I was laughed at, multiple times, by the secretary. She was always there, not allowing me to see the principal, even after I had a carton of milk dumped on my head. She suggested I did it to myself, to get the boys in trouble. She thought I was a little troublemaker, probably. I was in the office weekly, begging my mother to come get me. It got to where she wouldn’t let me use the phone because my “poor mother needed peace”. She also shook me one time, hard, and told me to stop faking it. These were the people put in place to protect kids from bullying.
How bad did it need to be before they took me seriously? These were not harmless little jokes. These were vicious barbs that stuck with me for years. Verbal and psychological abuse, not just by classmates but by staff, as well. When no one believes you for so long, when they just brush you to the side, you start to think maybe you deserve it. If I didn’t, they’d do something.
The times I did try to stand up for myself, to throw an icy comeback at one of them, it would get shot down mid air. Yeah, one of them was short. Yeah, one of them had a weird last name. All it did was get me more trouble. So I stopped. I stopped sleeping. I barely ate. I had this insane notion that if I was just ten pounds lighter, they’d leave me alone. Maybe I thought I’d become so insubstantial, they’d cease to see me. You can’t bully what you can’t see.
As I grew older, I learned what forgiveness was. It wasn’t just something you throw out after a hasty, never meant “sorry”. You forgive for yourself. I’ve forgiven the boys that taunted me, that made me want to die. Maybe they were just kids. Maybe they had problems at home, as the self-help books say. I’m an adult now. I’ve come a long way from that kid in hand me downs from a cousin she never met. She’s still here, though. She still looks up to girls like me, the strong willed girls at their computers late at night, writing the truth even when the memories hurt so bad they wants to scream. For her, for all the kids getting bullied and finding roadblocks in people they should feel safe with, I’m writing this. For them, I haven’t forgiven the staff. You had one job, to ensure the wellbeing of every kid in that building, not just the ones that hung out with your daughters. Not just the ones that won you championships or made you look good. Every other job you had was secondary. You failed me and you’ve probably failed countless others before and since.
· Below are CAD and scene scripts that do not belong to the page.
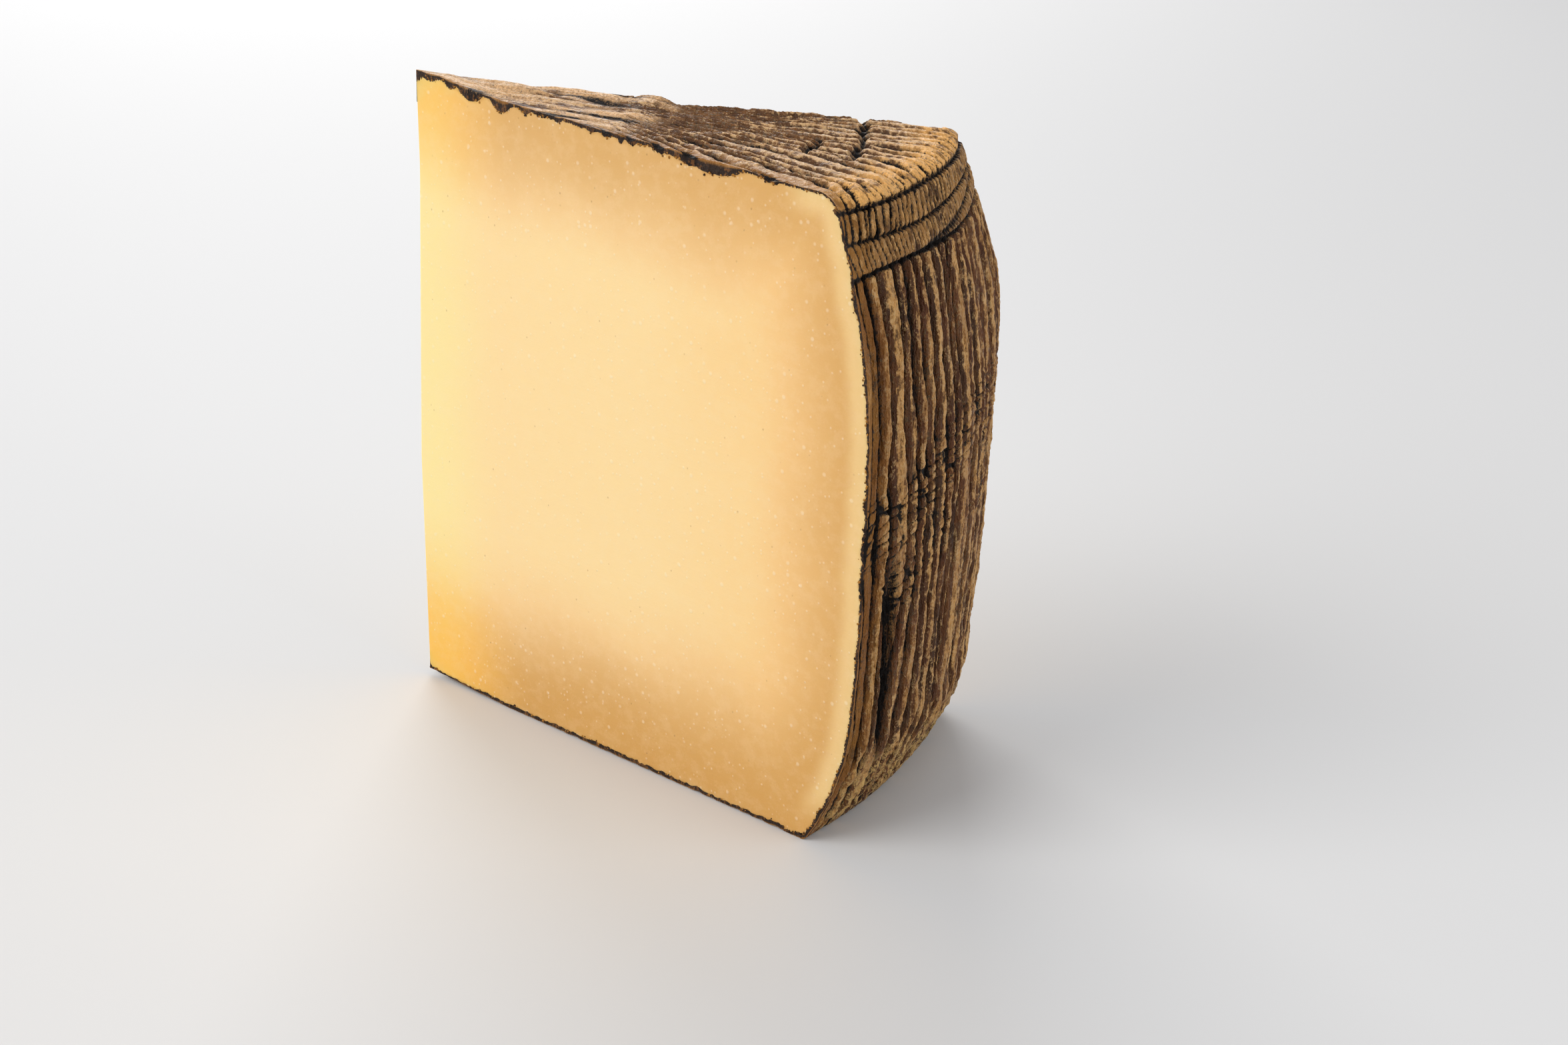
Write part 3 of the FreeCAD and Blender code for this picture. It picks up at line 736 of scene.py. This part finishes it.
wall_turns = np.linspace(0, WEDGE_TURN * REACH, WALL_GRID[0])[:, None]
wall_rows = np.linspace(0, 1, WALL_GRID[1])[None, :]
wall_rises = WALL_START + (top_ring_rise(wall_turns) + WALL_TUCK - WALL_START) * wall_rows
wall = rind_shell("rind_wall", wall_rises, cut_thickness, WALL_PRESS, seed=9)
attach(wall, "root")
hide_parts("cheese_wedge")


# ---------------------------------------------------------------- the rind's top
# The top of the wheel, from the ring under the rim to the wedge's tip. Its smooth yellow rim
# turns over the shoulder, spokes score the outer half, and the middle is rubbed and flaked.
# Along the front cut, dark lumps of rind hang down into the paste.

# where the spokes meet, and which way the rubbed middle's flakes run
HUB = (35.0, 13.9)
FLAKE_TURN = 0.45
TOP_FINISH = rind_finish("rush-pressed top rind", flank=colour(112, 74, 42),
                         crest=colour(216, 172, 122), warmth=0.95, dust=0.25,
                         grain=(3.0, 1.0, 2.0))


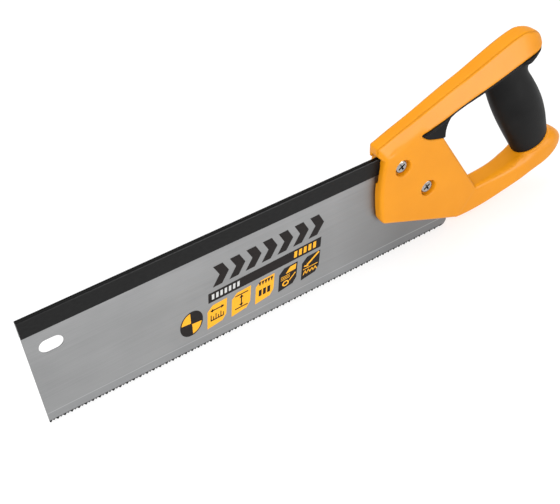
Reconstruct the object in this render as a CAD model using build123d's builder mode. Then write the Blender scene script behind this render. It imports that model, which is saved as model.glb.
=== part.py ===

The same thing is happening right now in a small town not far from the creaking chair where I’m writing this. In Copperhill, TN, though, two kids have died. One not even a week away from her fourteenth birthday. She told the administration that she was being bullied, and I’ve got every penny I’ve got bet on the fact they told her the same thing they told me. They didn’t want to deal, and now two kids are dead, both suicides from bullying. Both times the school knew about what happened.
What has to happen before people take kids seriously? If death doesn’t do it, then what? Why is it so hard to believe that bullying happens, that it isn’t “harmless teasing” and that “kids these days need to have tougher skin”? One woman interviewed by a local news outlet even said the girl who died was suspected of witchcraft! If she was, ma’am, don’t you think she would have done a spell to protect herself, maybe one to make them forget they hated her so badly, simply because she was different? If it was that simple, she would still be alive.
I’m tired of martyrs. I’m tired of kids dying to make an example of themselves, to make something happen that wouldn’t happen when they were alive.
If you’re reading this, you are not what they’re saying you are. You aren’t fat or stupid or ugly. You aren’t a faggot, a whore, a freak. You’re better than them. You’re so much more than your weight or you appearance. You’re a constellation spelling out your strength, a siren screaming your importance. Don’t let them put out yours stars. Don’t let them silence you. Be you, only you, and live. Please, please live. This isn’t forever, I swear it isn’t, but you have to stick with me. You have to be here to see it, okay? It’s not always going to be insults and pain. You’re going to meet someone someday, romantic or not, and they are going to look at you like you’re a human being. They’re going to love you, all your faults and fears. They’re going to make you feel so stupid for ever believing the taunts that those kids threw at you.
And to the various staffs of various schools: please take these kids seriously. That’s all you have to do. Don’t assume it’s not as bad as it seems. Don’t assume that they’re doing it because they have a crush. Just take it seriously. You’re saving a life.